Monitoring runner health
Runners that are running but unhealthy waste pipeline time. Monitor these metrics:
- Job queue time: how long jobs wait for a runner. If this exceeds 30 seconds consistently, scale up.
- Job duration by runner type: compare self-hosted vs hosted to confirm you are getting the speed benefit.
- Runner utilization: runners sitting idle cost money. Aim for 60-80% utilization during business hours.
- Failed jobs due to runner issues: out-of-memory kills, disk space exhaustion, Docker daemon crashes.
Export these metrics from ARC to Prometheus and build a Grafana dashboard. The dashboard answers one question: are we spending the right amount on CI infrastructure?
Key takeaways
- Switch to self-hosted runners when you exceed 20K-30K minutes per month or need private network access.
- Use Kubernetes-based runners (ARC or GitLab Runner) for automatic scaling.
- Make runners ephemeral for security. Cache dependencies externally to recover speed.
- Right-size runners, use spot instances, and schedule scale-down to control costs.

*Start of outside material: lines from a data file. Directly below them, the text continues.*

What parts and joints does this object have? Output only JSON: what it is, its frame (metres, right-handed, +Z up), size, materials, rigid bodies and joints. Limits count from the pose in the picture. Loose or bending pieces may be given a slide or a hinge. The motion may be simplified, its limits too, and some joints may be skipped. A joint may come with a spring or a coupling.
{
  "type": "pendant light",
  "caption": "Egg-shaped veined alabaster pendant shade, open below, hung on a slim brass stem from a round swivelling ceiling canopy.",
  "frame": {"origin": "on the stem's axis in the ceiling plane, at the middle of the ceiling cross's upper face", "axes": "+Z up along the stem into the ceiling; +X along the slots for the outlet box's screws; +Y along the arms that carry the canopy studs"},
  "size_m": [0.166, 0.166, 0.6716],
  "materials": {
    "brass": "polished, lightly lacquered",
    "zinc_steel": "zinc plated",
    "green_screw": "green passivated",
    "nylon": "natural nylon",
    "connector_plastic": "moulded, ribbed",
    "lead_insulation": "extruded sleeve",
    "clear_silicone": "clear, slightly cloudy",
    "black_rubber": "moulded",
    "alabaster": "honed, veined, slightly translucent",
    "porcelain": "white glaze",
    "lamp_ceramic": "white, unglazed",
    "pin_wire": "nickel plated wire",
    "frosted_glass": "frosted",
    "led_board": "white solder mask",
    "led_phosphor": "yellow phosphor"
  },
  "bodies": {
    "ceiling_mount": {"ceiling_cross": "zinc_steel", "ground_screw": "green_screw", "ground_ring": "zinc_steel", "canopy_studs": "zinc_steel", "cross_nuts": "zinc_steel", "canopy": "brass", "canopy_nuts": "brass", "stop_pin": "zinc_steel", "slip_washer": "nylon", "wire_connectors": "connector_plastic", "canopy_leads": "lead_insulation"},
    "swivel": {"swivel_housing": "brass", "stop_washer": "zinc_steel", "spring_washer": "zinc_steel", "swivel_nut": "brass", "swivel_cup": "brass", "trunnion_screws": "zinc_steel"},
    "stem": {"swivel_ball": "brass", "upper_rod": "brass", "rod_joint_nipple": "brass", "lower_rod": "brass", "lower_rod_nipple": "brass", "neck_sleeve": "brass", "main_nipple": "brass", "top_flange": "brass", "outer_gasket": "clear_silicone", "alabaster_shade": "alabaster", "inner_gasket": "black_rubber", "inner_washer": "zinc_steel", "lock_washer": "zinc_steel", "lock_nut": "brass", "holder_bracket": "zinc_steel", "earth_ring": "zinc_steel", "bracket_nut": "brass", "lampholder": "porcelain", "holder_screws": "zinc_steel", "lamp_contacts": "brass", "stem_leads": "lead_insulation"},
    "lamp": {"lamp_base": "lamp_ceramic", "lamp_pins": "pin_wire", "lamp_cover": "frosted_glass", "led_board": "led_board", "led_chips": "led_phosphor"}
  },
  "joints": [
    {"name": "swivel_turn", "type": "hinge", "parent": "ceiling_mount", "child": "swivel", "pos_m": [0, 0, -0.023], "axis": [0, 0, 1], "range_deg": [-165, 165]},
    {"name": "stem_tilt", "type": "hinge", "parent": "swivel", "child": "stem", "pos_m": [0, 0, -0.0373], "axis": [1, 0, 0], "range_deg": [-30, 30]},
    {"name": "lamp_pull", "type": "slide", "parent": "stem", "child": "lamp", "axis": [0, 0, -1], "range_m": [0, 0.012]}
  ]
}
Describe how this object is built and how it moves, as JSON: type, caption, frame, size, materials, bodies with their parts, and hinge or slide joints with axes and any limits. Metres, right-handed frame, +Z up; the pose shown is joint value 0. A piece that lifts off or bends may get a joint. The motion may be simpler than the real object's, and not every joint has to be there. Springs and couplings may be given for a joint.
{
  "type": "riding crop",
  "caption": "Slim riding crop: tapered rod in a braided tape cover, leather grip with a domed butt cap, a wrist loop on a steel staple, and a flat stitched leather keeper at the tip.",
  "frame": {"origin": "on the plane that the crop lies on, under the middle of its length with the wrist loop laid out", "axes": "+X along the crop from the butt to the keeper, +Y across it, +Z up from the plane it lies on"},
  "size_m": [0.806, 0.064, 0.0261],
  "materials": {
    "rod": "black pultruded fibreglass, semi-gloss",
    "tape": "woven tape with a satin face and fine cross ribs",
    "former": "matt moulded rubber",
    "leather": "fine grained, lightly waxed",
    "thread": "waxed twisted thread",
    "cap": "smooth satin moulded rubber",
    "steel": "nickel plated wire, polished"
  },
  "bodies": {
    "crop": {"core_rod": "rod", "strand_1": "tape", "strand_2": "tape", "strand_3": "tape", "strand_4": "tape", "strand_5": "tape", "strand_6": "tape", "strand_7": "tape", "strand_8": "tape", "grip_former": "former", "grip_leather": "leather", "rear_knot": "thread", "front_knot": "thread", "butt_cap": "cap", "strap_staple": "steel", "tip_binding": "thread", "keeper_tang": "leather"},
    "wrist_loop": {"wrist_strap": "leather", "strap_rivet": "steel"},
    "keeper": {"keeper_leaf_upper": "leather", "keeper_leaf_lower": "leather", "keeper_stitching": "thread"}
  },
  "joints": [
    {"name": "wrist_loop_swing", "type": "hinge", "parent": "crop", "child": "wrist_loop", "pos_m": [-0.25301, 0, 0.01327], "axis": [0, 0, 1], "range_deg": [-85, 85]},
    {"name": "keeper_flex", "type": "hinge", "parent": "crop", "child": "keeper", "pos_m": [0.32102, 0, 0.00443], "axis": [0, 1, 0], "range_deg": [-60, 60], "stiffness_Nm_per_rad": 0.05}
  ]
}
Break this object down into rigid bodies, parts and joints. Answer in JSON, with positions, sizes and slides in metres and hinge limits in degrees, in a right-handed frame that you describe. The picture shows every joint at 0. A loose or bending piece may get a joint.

- Monitor queue times and utilization to avoid both over-provisioning and under-provisioning.
What comes next
This article concludes the CI/CD Pipelines series. You now have a complete picture: pipeline anatomy, testing strategy, artifact management, security, progressive delivery, and infrastructure scaling. The next step is applying these patterns to your own projects and iterating as your team and codebase grow.